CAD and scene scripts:
——————————

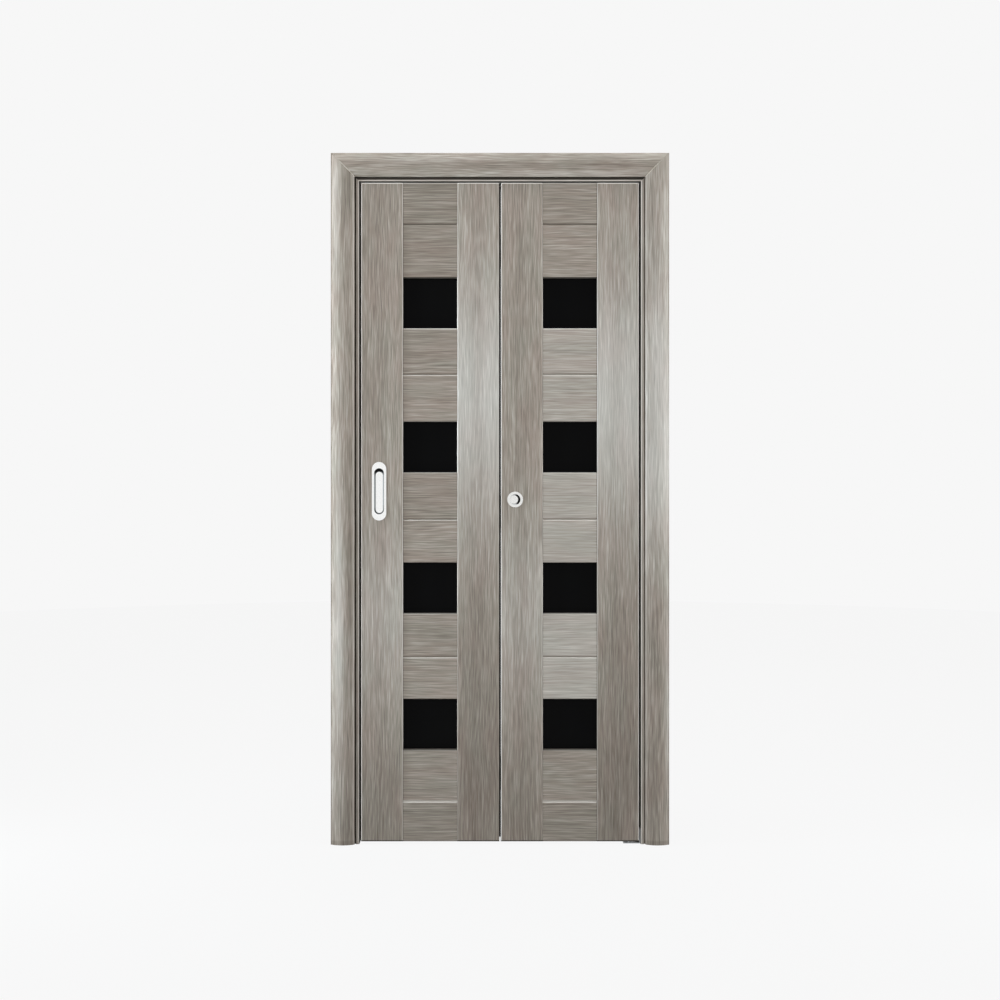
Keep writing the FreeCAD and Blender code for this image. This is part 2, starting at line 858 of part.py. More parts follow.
def write(pieces):
    os.makedirs("parts", exist_ok=True)
    for name, shapes in pieces.items():
        solids = [solid for shape in shapes for solid in shape.Solids]
        for solid in solids:
            assert solid.isValid() and solid.Volume > 0, name
        shape = solids[0] if len(solids) == 1 else Part.makeCompound(solids)
        shape.exportStep("parts/" + name + ".step")
        print("%-26s %d solid(s), %.1f cm3" % (name, len(solids), shape.Volume / 1000))


write(door())
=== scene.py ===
# %% [markdown]
# # A folding door, dressed in Blender
#
# The door is a pair of leaves that fold towards the viewer, closed in their frame. The leaves are framed
# from wide stiles and short rails under a printed grey oak film, with strips of black glass between them.
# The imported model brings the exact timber, and this file adds what the eye looks for: the print of the
# film, the crowned mouldings, the bright pulls, the hinges on the back, the light and the floor.
# Every length is in metres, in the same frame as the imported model.

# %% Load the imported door
import math

import bmesh
from bmesh.types import BMEdge, BMFace, BMVert
import bpy
from mathutils import Matrix, Vector


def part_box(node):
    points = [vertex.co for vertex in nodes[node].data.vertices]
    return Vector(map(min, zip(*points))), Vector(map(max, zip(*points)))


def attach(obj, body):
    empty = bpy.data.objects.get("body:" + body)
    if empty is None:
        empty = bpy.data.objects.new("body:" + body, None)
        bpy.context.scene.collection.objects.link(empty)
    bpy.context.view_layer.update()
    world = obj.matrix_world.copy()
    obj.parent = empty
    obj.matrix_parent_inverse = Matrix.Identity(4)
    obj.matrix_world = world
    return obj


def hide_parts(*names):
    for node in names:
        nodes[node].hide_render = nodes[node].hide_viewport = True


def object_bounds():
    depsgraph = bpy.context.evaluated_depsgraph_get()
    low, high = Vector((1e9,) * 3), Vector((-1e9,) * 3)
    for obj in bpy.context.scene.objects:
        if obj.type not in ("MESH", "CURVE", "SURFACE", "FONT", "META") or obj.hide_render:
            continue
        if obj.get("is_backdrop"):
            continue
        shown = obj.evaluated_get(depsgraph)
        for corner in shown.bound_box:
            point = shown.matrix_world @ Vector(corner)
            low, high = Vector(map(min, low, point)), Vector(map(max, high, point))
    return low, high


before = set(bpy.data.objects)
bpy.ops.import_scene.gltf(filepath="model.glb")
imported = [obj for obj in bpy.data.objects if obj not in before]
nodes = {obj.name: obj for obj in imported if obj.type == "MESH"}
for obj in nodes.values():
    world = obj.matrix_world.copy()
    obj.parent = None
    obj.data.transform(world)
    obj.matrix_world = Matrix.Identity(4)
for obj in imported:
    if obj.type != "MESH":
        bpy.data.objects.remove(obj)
cad_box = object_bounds()
MM = 0.001
print("The packed door has", len(nodes), "nodes and is", round((cad_box[1] - cad_box[0]).z, 3), "m high")

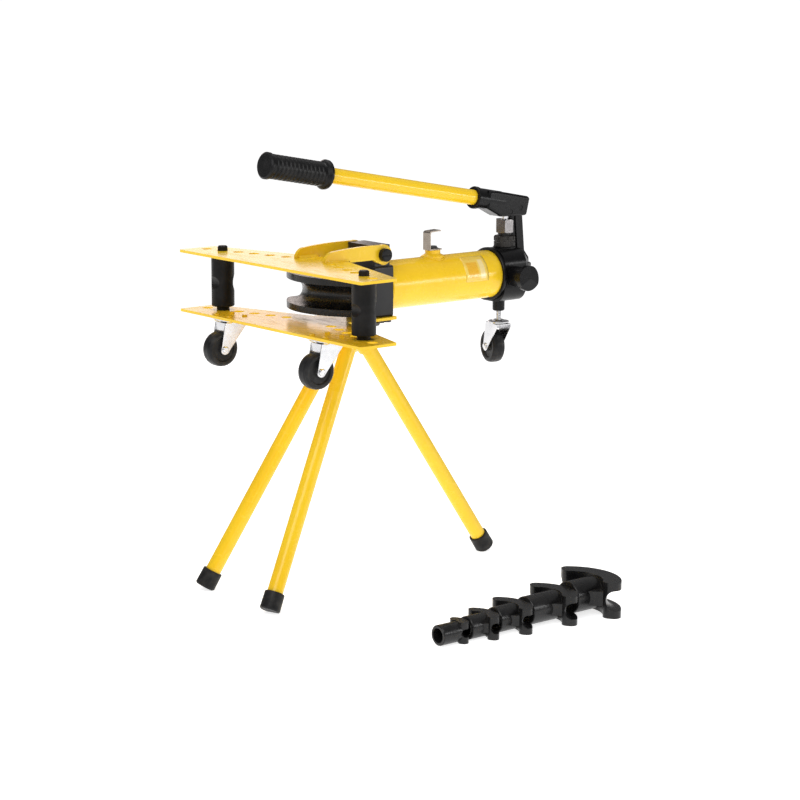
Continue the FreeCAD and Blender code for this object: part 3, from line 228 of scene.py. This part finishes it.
YELLOW = (0.96, 0.635, 0.022)
YELLOW_DEEP = (0.93, 0.575, 0.015)
MATERIALS = {
    "yellow": enamel("yellow_enamel", YELLOW, YELLOW_DEEP, (0.93, 0.66, 0.17), (0.22, 0.46), 0.7, 0.10,
                     coat=0.16, shine=0.32),
    "black": enamel("black_enamel", (0.004, 0.004, 0.0045), (0.008, 0.0075, 0.008), (0.08, 0.075, 0.07),
                    (0.26, 0.46), 0.4, 0.12, coat=0.06, shine=0.16),
    "block": enamel("black_block", (0.012, 0.012, 0.013), (0.024, 0.023, 0.024), (0.12, 0.115, 0.11),
                    (0.3, 0.5), 0.4, 0.1, coat=0.1, shine=0.25),
    "cast": casting("black_cast", (0.005, 0.005, 0.0055), (0.012, 0.0115, 0.012), (0.3, 0.52), 0.35),
    "rough_cast": casting("rough_cast", (0.012, 0.011, 0.011), (0.05, 0.046, 0.043), (0.3, 0.62), 0.9, 0.9,
                          (0.5, 0.48, 0.45)),
    "die": casting("die_black", (0.005, 0.005, 0.0055), (0.012, 0.0115, 0.012), (0.2, 0.36), 0.2, 0.3,
                   shine=0.32),
    "zinc": metal("zinc_plate", (0.72, 0.72, 0.73), (0.58, 0.585, 0.6), (0.2, 0.42), (1.0, 1.0, 8.0),
                  spangle=0.25),
    "steel": metal("bright_steel", (0.55, 0.55, 0.55), (0.42, 0.41, 0.4), (0.22, 0.45), (1.0, 1.0, 14.0)),
    "gland": metal("gland_steel", (0.3, 0.285, 0.285), (0.17, 0.16, 0.16), (0.24, 0.46), (1.0, 1.0, 10.0)),
    "dark_steel": metal("dark_steel", (0.085, 0.083, 0.082), (0.045, 0.043, 0.042), (0.28, 0.5),
                        (1.0, 1.0, 10.0)),
    "hook": metal("hook_steel", (0.36, 0.31, 0.26), (0.22, 0.165, 0.12), (0.24, 0.44), (10.0, 1.0, 1.0),
                  spangle=0.2),
    "chrome": metal("chromed_rod", (0.8, 0.8, 0.82), (0.7, 0.7, 0.72), (0.05, 0.16), (12.0, 1.0, 1.0), 0.12),
    "bronze": metal("bronze", (0.62, 0.40, 0.19), (0.42, 0.25, 0.11), (0.22, 0.42), (1.0, 12.0, 1.0)),
    "foot": rubber("foot_rubber", (0.012, 0.012, 0.0125), (0.03, 0.029, 0.028), (0.32, 0.6), 0.25),
    "seal": rubber("seal_rubber", (0.02, 0.02, 0.02), (0.035, 0.035, 0.035), (0.5, 0.7), 0.2),
    "grip": rubber("grip_rubber", (0.007, 0.007, 0.0075), (0.015, 0.0145, 0.015), (0.22, 0.42), 0.16, 0.2),
    "wheel": rubber("wheel_rubber", (0.012, 0.012, 0.013), (0.03, 0.03, 0.03), (0.28, 0.5), 0.14, 0.3),
}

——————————

SET EXERCISE:
Please restate the records in full, word for word.

RESULT FOR THIS EXERCISE:
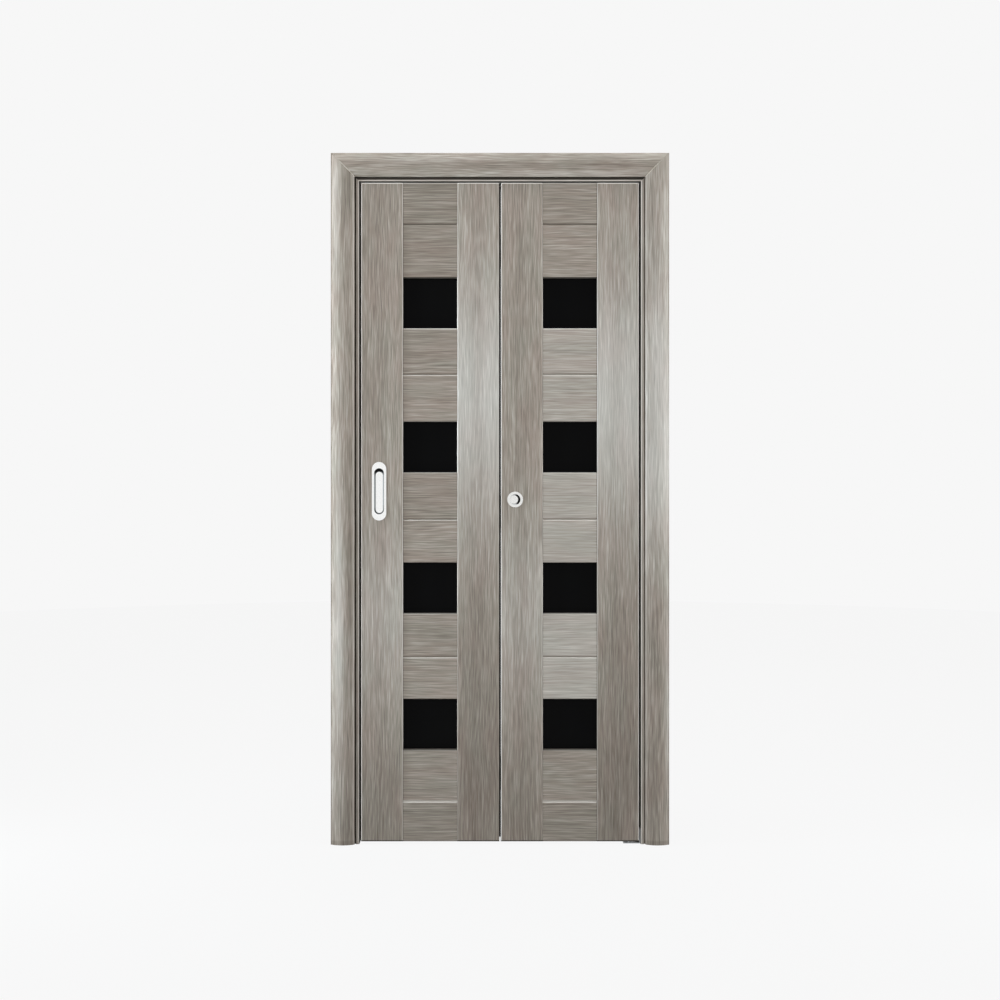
Keep writing the FreeCAD and Blender code for this image. This is part 2, starting at line 858 of part.py. More parts follow.
def write(pieces):
    os.makedirs("parts", exist_ok=True)
    for name, shapes in pieces.items():
        solids = [solid for shape in shapes for solid in shape.Solids]
        for solid in solids:
            assert solid.isValid() and solid.Volume > 0, name
        shape = solids[0] if len(solids) == 1 else Part.makeCompound(solids)
        shape.exportStep("parts/" + name + ".step")
        print("%-26s %d solid(s), %.1f cm3" % (name, len(solids), shape.Volume / 1000))


write(door())
=== scene.py ===
# %% [markdown]
# # A folding door, dressed in Blender
#
# The door is a pair of leaves that fold towards the viewer, closed in their frame. The leaves are framed
# from wide stiles and short rails under a printed grey oak film, with strips of black glass between them.
# The imported model brings the exact timber, and this file adds what the eye looks for: the print of the
# film, the crowned mouldings, the bright pulls, the hinges on the back, the light and the floor.
# Every length is in metres, in the same frame as the imported model.

# %% Load the imported door
import math

import bmesh
from bmesh.types import BMEdge, BMFace, BMVert
import bpy
from mathutils import Matrix, Vector


def part_box(node):
    points = [vertex.co for vertex in nodes[node].data.vertices]
    return Vector(map(min, zip(*points))), Vector(map(max, zip(*points)))


def attach(obj, body):
    empty = bpy.data.objects.get("body:" + body)
    if empty is None:
        empty = bpy.data.objects.new("body:" + body, None)
        bpy.context.scene.collection.objects.link(empty)
    bpy.context.view_layer.update()
    world = obj.matrix_world.copy()
    obj.parent = empty
    obj.matrix_parent_inverse = Matrix.Identity(4)
    obj.matrix_world = world
    return obj


def hide_parts(*names):
    for node in names:
        nodes[node].hide_render = nodes[node].hide_viewport = True


def object_bounds():
    depsgraph = bpy.context.evaluated_depsgraph_get()
    low, high = Vector((1e9,) * 3), Vector((-1e9,) * 3)
    for obj in bpy.context.scene.objects:
        if obj.type not in ("MESH", "CURVE", "SURFACE", "FONT", "META") or obj.hide_render:
            continue
        if obj.get("is_backdrop"):
            continue
        shown = obj.evaluated_get(depsgraph)
        for corner in shown.bound_box:
            point = shown.matrix_world @ Vector(corner)
            low, high = Vector(map(min, low, point)), Vector(map(max, high, point))
    return low, high


before = set(bpy.data.objects)
bpy.ops.import_scene.gltf(filepath="model.glb")
imported = [obj for obj in bpy.data.objects if obj not in before]
nodes = {obj.name: obj for obj in imported if obj.type == "MESH"}
for obj in nodes.values():
    world = obj.matrix_world.copy()
    obj.parent = None
    obj.data.transform(world)
    obj.matrix_world = Matrix.Identity(4)
for obj in imported:
    if obj.type != "MESH":
        bpy.data.objects.remove(obj)
cad_box = object_bounds()
MM = 0.001
print("The packed door has", len(nodes), "nodes and is", round((cad_box[1] - cad_box[0]).z, 3), "m high")

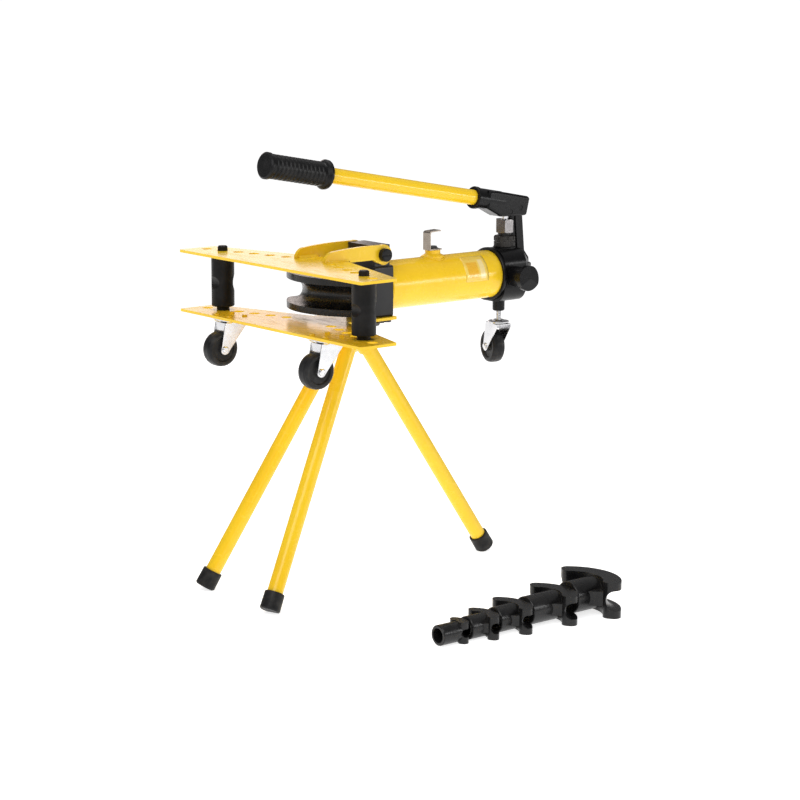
Continue the FreeCAD and Blender code for this object: part 3, from line 228 of scene.py. This part finishes it.
YELLOW = (0.96, 0.635, 0.022)
YELLOW_DEEP = (0.93, 0.575, 0.015)
MATERIALS = {
    "yellow": enamel("yellow_enamel", YELLOW, YELLOW_DEEP, (0.93, 0.66, 0.17), (0.22, 0.46), 0.7, 0.10,
                     coat=0.16, shine=0.32),
    "black": enamel("black_enamel", (0.004, 0.004, 0.0045), (0.008, 0.0075, 0.008), (0.08, 0.075, 0.07),
                    (0.26, 0.46), 0.4, 0.12, coat=0.06, shine=0.16),
    "block": enamel("black_block", (0.012, 0.012, 0.013), (0.024, 0.023, 0.024), (0.12, 0.115, 0.11),
                    (0.3, 0.5), 0.4, 0.1, coat=0.1, shine=0.25),
    "cast": casting("black_cast", (0.005, 0.005, 0.0055), (0.012, 0.0115, 0.012), (0.3, 0.52), 0.35),
    "rough_cast": casting("rough_cast", (0.012, 0.011, 0.011), (0.05, 0.046, 0.043), (0.3, 0.62), 0.9, 0.9,
                          (0.5, 0.48, 0.45)),
    "die": casting("die_black", (0.005, 0.005, 0.0055), (0.012, 0.0115, 0.012), (0.2, 0.36), 0.2, 0.3,
                   shine=0.32),
    "zinc": metal("zinc_plate", (0.72, 0.72, 0.73), (0.58, 0.585, 0.6), (0.2, 0.42), (1.0, 1.0, 8.0),
                  spangle=0.25),
    "steel": metal("bright_steel", (0.55, 0.55, 0.55), (0.42, 0.41, 0.4), (0.22, 0.45), (1.0, 1.0, 14.0)),
    "gland": metal("gland_steel", (0.3, 0.285, 0.285), (0.17, 0.16, 0.16), (0.24, 0.46), (1.0, 1.0, 10.0)),
    "dark_steel": metal("dark_steel", (0.085, 0.083, 0.082), (0.045, 0.043, 0.042), (0.28, 0.5),
                        (1.0, 1.0, 10.0)),
    "hook": metal("hook_steel", (0.36, 0.31, 0.26), (0.22, 0.165, 0.12), (0.24, 0.44), (10.0, 1.0, 1.0),
                  spangle=0.2),
    "chrome": metal("chromed_rod", (0.8, 0.8, 0.82), (0.7, 0.7, 0.72), (0.05, 0.16), (12.0, 1.0, 1.0), 0.12),
    "bronze": metal("bronze", (0.62, 0.40, 0.19), (0.42, 0.25, 0.11), (0.22, 0.42), (1.0, 12.0, 1.0)),
    "foot": rubber("foot_rubber", (0.012, 0.012, 0.0125), (0.03, 0.029, 0.028), (0.32, 0.6), 0.25),
    "seal": rubber("seal_rubber", (0.02, 0.02, 0.02), (0.035, 0.035, 0.035), (0.5, 0.7), 0.2),
    "grip": rubber("grip_rubber", (0.007, 0.007, 0.0075), (0.015, 0.0145, 0.015), (0.22, 0.42), 0.16, 0.2),
    "wheel": rubber("wheel_rubber", (0.012, 0.012, 0.013), (0.03, 0.03, 0.03), (0.28, 0.5), 0.14, 0.3),
}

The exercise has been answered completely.